Verses 26-27 show that all six of verse 24's elements will be accomplished through the arrival of the Messiah, His being cut off, and His confirming the New Covenant with many. Though much could be written about each of these six, Adam Clarke's Commentary summarizes them:

I. To finish (to restrain) the transgression, which was effected by the preaching of the Gospel, and pouring out of the Holy Spirit among men.

II. To make an end of sins; rather, "to make an end of sin-offerings"; which our Lord did when he offered his spotless soul and body on the cross once for all.

III. To make reconciliation ("to make atonement or expiation") for iniquity; which he did by the once offering up of himself.

IV. To bring in everlasting righteousness, that is, "the righteousness, or righteous ONE, of ages"; that person who had been the object of the faith of mankind, and the subject of the predictions of the prophets through all the ages of the world.

V. To seal up ("to finish or complete") the vision and prophecy; that is, to put an end to the necessity of any further revelations, by completing the canon of Scripture, and fulfilling the prophecies which related to His person, sacrifice, and the glory that should follow.

VI. And to anoint the Most Holy, "the Holy of holies." . . . Here it means the consecration or appointment of our blessed Lord, the Holy One of Israel, to be the Prophet, Priest, and King of mankind.

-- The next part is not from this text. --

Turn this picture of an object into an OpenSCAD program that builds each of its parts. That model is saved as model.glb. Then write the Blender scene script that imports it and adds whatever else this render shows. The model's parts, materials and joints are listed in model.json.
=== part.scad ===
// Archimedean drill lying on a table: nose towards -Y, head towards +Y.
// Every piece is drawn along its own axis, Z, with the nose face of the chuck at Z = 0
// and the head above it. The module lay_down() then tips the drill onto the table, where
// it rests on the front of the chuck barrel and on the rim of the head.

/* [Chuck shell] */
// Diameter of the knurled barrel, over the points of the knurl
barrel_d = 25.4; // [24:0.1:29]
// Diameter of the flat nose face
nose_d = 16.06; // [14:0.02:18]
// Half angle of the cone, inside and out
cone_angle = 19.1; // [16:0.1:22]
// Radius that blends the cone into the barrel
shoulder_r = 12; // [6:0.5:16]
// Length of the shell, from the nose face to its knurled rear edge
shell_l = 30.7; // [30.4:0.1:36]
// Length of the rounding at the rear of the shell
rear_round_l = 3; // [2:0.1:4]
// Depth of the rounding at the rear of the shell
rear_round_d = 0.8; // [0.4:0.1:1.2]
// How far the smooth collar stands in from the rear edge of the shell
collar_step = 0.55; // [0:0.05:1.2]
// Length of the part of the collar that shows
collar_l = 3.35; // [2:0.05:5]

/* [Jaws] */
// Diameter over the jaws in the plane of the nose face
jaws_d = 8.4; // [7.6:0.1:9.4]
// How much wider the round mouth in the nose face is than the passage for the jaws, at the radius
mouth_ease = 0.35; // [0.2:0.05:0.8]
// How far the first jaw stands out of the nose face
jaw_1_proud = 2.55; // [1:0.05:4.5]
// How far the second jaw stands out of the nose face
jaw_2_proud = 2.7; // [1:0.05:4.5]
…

Notice in particular the fifth element, "to seal up vision and prophecy." What it means is to make an end of vision and prophecy by fulfilling it. In other words, when the seventy sevens are finished, the visions and prophecies will all be wrapped up. What is not certain is the scope of the phrase "vision and prophecy." It may refer to just those found in the book of Daniel, or it could refer to all the visions and prophecies given to that point. What is significant is that, at the end of the 490 years, a majority, if not the entirety, of the Old Testament prophecies will have had their fulfillment.